Scènes

So-Called à la Bellevilloise

De l’art de faire bouger les foules indifférentes… So-Called : un succès paradoxal et fragile. (27 novembre 2011)


Dans un sous-sol aux murs et colonnes de béton nu, parfois recouverts d’épaisses couches de peinture industrielle ou bien, çà et là, d’affiches déchirées, une petite centaine de « vingtenaires » pas fâchés avec le sweat à capuche attendent de se dépenser sur les rythmes d’un artiste dont le premier album s’ouvrait sur un sample de Sardou. Oui, Sardou, Michel Sardou.

Mais ne les trouveront pervers que ceux qui ne connaissent pas le facétieux utilisateur de samples attendu par la (petite) foule.

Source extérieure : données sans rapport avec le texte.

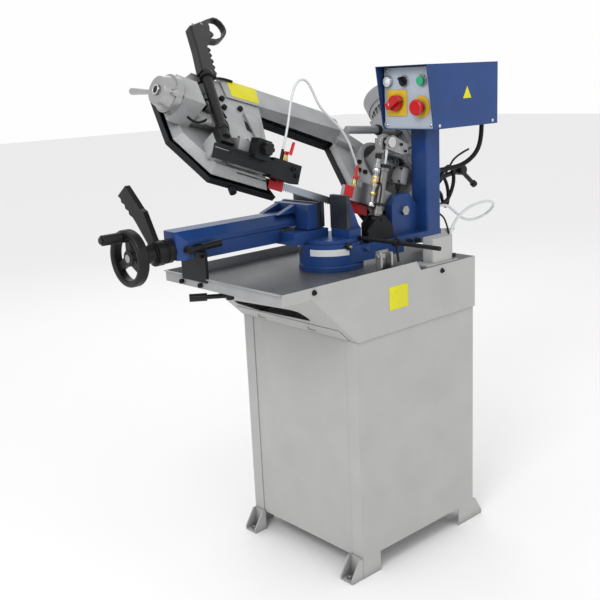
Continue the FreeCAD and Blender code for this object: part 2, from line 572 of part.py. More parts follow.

Ce jeune Canadien s’est fait un nom (So-Called, donc) et un début de carrière il y a une poignée d’années en jouant des platines, des claviers et des machines derrière un David Krakauer tout ragaillardi par cette nouvelle fréquentation. Ayant vu ce dernier sur scène un mois plus tôt salle Pleyel, je peux dire qu’il est encore nettement sous l’influence que So-Called lui a en partie, imprimée. Et comme ce soir-là, ce fut un perpétuel tiraillement entre deux directions sinon opposées, du moins divergentes. Sauf qu’ ici, il fut moins question de lutte que d’équilibre, de dosage.

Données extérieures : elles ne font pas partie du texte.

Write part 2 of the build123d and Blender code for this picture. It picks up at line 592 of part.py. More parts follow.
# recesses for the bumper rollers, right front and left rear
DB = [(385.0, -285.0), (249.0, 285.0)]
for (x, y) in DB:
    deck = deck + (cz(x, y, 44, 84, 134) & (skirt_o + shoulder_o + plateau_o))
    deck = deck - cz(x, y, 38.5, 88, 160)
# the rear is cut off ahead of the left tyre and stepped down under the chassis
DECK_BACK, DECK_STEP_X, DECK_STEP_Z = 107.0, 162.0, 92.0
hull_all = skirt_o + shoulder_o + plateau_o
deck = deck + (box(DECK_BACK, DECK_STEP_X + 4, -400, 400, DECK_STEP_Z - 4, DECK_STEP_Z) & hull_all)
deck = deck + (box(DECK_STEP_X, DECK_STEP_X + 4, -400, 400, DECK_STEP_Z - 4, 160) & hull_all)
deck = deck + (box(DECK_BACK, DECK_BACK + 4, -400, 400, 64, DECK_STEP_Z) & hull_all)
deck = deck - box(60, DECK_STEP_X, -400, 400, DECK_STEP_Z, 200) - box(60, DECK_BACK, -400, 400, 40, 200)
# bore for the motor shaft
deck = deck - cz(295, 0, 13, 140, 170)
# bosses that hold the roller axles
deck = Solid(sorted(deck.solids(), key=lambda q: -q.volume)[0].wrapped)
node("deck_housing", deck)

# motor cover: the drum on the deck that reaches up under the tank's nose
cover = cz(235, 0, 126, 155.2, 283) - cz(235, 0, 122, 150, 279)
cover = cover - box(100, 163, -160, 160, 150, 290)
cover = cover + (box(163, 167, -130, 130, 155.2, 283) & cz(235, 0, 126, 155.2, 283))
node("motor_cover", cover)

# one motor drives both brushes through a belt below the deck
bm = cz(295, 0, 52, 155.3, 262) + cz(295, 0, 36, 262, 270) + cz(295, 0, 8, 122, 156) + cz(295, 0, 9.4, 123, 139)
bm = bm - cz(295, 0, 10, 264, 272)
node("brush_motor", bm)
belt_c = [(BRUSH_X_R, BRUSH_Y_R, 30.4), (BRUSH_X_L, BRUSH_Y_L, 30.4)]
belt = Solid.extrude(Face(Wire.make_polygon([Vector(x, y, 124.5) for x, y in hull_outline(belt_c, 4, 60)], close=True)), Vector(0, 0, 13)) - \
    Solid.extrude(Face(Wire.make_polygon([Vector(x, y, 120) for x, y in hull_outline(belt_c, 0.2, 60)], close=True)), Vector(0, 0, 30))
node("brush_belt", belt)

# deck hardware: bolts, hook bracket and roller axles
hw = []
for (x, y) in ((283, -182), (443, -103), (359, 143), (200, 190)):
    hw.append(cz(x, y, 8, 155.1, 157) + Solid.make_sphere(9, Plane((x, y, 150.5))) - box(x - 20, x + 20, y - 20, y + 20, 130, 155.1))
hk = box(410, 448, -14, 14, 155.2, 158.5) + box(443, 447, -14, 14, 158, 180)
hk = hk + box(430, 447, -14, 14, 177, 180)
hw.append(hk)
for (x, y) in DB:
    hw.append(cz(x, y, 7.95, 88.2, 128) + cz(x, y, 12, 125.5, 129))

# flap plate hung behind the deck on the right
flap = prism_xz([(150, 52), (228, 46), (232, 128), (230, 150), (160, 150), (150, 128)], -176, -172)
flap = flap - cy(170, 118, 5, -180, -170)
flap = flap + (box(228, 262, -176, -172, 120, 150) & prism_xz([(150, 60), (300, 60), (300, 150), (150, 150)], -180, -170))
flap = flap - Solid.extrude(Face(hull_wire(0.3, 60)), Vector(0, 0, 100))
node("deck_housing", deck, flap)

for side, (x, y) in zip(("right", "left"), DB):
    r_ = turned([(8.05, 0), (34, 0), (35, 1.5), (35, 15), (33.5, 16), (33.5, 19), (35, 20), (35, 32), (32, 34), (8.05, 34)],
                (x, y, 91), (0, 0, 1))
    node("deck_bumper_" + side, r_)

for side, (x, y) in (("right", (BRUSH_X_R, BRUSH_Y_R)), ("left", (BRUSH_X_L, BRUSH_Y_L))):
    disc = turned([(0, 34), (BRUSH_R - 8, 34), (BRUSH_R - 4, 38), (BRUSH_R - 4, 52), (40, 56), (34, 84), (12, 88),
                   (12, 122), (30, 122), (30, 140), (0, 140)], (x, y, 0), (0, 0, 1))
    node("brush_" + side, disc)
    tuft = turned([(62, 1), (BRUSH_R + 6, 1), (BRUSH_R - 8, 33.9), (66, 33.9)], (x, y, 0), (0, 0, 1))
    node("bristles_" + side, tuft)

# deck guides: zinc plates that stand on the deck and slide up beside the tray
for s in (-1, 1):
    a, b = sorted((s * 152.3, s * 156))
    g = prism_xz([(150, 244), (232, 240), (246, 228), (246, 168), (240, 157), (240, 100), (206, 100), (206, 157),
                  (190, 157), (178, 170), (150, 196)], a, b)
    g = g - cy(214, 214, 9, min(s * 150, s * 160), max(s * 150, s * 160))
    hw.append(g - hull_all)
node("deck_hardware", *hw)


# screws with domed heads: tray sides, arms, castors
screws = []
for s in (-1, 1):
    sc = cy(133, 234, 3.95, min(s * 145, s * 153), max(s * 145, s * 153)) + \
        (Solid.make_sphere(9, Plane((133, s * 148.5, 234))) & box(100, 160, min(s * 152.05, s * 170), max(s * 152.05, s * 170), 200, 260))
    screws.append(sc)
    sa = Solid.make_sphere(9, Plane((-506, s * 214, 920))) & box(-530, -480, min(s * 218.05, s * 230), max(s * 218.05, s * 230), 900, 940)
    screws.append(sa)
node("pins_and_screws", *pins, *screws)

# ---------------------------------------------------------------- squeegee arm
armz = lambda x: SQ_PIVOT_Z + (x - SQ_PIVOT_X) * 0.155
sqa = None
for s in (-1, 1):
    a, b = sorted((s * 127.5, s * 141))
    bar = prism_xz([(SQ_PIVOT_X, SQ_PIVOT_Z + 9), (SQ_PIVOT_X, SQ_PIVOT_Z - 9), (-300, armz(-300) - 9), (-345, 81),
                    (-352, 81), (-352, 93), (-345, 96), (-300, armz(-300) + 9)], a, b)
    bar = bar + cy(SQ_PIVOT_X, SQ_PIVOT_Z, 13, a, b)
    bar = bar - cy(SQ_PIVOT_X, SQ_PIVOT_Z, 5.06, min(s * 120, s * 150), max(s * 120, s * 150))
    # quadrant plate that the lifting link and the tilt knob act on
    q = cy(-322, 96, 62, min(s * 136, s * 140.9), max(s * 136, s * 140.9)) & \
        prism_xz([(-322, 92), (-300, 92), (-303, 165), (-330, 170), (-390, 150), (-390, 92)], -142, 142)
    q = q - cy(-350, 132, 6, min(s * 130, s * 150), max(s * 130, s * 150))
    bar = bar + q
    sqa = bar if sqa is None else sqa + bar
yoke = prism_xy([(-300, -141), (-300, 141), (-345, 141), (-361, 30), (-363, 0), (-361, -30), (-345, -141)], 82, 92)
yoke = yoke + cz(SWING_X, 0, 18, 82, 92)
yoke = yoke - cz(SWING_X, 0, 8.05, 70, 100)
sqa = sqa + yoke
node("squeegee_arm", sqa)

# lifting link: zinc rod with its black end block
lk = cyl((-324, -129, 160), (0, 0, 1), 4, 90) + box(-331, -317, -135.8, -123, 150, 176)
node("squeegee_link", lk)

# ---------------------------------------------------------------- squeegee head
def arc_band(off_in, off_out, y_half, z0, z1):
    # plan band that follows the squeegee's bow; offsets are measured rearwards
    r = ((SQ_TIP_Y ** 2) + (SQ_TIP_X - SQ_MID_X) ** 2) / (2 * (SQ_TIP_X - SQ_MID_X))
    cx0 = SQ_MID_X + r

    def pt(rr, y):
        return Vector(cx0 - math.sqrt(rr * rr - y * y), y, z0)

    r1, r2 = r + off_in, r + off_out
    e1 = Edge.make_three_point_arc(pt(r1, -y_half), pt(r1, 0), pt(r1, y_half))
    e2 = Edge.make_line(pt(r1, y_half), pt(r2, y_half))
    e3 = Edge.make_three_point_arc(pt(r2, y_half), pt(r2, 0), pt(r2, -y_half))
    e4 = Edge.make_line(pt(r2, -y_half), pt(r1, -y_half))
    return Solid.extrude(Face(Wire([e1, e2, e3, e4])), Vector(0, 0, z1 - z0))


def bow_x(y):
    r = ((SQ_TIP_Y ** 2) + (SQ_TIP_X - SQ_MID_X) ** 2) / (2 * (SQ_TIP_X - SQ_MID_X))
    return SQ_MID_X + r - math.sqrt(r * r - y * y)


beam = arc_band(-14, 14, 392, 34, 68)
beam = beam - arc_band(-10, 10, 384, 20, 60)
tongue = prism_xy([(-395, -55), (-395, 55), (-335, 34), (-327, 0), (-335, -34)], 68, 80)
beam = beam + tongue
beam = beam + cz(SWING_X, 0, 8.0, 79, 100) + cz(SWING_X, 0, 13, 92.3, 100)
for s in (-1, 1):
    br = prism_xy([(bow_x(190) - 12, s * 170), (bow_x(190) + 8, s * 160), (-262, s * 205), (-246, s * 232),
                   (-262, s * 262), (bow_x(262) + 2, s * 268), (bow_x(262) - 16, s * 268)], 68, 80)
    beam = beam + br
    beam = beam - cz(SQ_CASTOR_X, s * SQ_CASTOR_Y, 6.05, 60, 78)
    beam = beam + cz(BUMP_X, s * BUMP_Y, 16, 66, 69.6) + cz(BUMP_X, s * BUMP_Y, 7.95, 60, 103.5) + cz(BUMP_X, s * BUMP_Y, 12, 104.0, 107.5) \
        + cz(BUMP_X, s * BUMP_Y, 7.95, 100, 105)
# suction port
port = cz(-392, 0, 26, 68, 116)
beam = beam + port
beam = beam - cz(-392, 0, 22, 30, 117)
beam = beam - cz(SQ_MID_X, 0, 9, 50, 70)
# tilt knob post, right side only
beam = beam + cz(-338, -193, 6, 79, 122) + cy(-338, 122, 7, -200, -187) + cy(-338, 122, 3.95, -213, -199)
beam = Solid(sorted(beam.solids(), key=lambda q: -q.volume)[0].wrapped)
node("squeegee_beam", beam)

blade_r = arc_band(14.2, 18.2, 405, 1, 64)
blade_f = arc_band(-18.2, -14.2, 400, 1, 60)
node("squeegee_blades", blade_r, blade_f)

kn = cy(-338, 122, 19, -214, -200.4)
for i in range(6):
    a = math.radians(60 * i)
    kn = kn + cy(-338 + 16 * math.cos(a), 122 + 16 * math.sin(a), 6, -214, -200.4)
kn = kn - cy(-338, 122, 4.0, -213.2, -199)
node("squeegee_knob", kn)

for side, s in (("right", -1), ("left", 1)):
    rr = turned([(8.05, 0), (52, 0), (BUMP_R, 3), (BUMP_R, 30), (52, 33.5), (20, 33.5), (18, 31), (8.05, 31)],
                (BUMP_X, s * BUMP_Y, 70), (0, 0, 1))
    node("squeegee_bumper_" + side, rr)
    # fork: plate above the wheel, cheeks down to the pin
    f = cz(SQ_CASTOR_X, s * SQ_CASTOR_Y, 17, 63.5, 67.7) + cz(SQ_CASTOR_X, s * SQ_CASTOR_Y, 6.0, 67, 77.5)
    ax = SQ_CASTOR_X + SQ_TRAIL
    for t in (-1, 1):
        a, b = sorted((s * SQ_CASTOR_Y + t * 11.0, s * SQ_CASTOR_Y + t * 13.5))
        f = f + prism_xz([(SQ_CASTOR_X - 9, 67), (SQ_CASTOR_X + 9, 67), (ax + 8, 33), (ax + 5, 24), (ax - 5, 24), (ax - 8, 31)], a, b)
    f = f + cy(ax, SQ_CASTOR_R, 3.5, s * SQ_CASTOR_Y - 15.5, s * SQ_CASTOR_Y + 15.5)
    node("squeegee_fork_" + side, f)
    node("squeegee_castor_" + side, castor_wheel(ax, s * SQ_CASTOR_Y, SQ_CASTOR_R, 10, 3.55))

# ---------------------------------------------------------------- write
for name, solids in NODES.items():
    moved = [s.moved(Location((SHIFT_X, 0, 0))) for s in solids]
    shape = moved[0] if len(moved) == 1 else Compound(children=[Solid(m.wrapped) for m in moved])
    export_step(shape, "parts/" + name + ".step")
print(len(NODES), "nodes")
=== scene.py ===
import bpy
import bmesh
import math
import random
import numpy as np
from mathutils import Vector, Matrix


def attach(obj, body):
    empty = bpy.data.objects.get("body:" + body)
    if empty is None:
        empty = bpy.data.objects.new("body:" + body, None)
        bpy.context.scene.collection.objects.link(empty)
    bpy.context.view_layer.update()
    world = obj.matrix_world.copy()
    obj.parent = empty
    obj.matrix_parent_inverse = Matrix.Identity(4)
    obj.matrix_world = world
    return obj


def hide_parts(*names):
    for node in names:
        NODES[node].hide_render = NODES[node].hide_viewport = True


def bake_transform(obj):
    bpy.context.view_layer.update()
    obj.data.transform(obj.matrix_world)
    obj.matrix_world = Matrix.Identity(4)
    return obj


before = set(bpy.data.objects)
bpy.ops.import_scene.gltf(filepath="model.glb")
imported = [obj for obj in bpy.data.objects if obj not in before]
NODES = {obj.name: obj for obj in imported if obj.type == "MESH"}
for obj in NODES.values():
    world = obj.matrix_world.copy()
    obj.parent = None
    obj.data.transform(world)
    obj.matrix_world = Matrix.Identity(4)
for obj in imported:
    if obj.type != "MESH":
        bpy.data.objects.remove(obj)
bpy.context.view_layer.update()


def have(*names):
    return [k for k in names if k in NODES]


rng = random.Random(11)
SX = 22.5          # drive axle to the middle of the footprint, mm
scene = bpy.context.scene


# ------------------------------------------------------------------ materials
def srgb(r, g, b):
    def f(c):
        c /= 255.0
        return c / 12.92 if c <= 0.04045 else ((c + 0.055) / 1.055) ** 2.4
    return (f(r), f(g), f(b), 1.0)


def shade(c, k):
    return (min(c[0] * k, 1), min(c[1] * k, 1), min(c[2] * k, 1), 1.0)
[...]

Quand il arrive sur scène, plus Tryphon Tournesol que jamais, So-Called a les frisettes en batailles et l’allure, sans doute étudiée, d’un savant fou à deux doigts de faire disparaitre son laboratoire dans un grand fracas enfumé d’éprouvettes.
Parmi ses aides laborantins, on remarque deux clarinettistes dont un également pourvu d’un instrument exotique ; une choriste qui, on le verra, prendra parfois beaucoup de place ; et l’absence de batterie, So-Called ne laissant à personne d’autre que lui (et ses machines) le soin de veiller sur les pas de danse de la salle.
Et les débats s’entament avec ce qui fait la signature de l’artiste : un extrait de vieux klezmer swing, sans doute enregistré sur un 78-tours, rapidement suivi par une rythmique hip-hop venue du début des années 80 ; autant dire la préhistoire pour ce genre de musique.

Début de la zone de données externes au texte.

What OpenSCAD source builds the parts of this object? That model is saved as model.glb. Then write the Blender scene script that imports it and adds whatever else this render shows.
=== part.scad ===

D’une greffe arbitraire, So-Called a fait une identité très originale en même temps qu’une sacrément bonne industrie de pousse-à-la-danse.
Il faut dire qu’il se démène, parle régulièrement – et en français – à la salle, blague, complimente musiciens et organisateurs, encourage le public, invite aux débordements alcooliques – « n’oubliez pas d’acheter de l’alcool ! » –, propose à un spectateur de monter sur scène pour faire la preuve des ses talents de rappeur… Il partage même son arrière cuisine en tentant une composition en direct à l’aide d’un échantillonnage réalisé Gare du Nord quelques heures plus tôt.
Le tout dans l’indifférence, ou presque.

Pourtant, le public n’est pas éteint. Pour ce qui est des cris de joie, sauts et autres mouvement de guinche, il y a du répondant. Et comment. Mais curieusement, peu ou pas de réactions à l’entertainer qui tente le contact, et les nombreux téléphones levés – en lieu et place des briquets d’il y a vingt ans – sont plus tournés vers les danseurs que vers la scène.
Une petite déception.
Ce ne sera pas la seule.

Voir So-Called sur scène, c’est constater que chez lui, tout repose vraiment sur un équilibre précaire entre deux pôles : la musique juive et le hip-hop. Que l’un des deux prenne trop de place - ou, soyons honnêtes, que le hip-hop l’emporte -, et la gaie magie communicative se grippe.

Les extraits, octogénaires pour la plupart, de disques célébrant la Pâque juive, de théâtre yiddish, ou musique des cantors ne sont pas là pour la décoration mais constituent le squelette des compositions.
C’est souvent par Katie Moore, la choriste, que le danger survient. So-Called a beau vanter sa « voix dorée », une banalité un peu lourde s’installe dans l’espace musical lorsqu’elle se prend pour une diva soul. Fort heureusement ces mauvaises pentes resteront minoritaires. De brefs ventres mous qu’un sample bien senti, un flow justement placé amincissent aussitôt. L’ensemble retombe alors sur ses pieds gracieux.

La grâce, justement, c’est ici un duo de guitares aux sonorités scofieldiennes, sur le troisième morceau ; le jeu de claviers, liquide et souple, pièce importante de la mécanique dansante ; des balancements de Danube qui percent le binaire hip-hop de rigueur ; un « Ukrainian Traditional » lyrique et enlevé comme une ivresse slave ou encore, en ultime rappel, une poignante berceuse yiddish qui pousse à tous les pardons.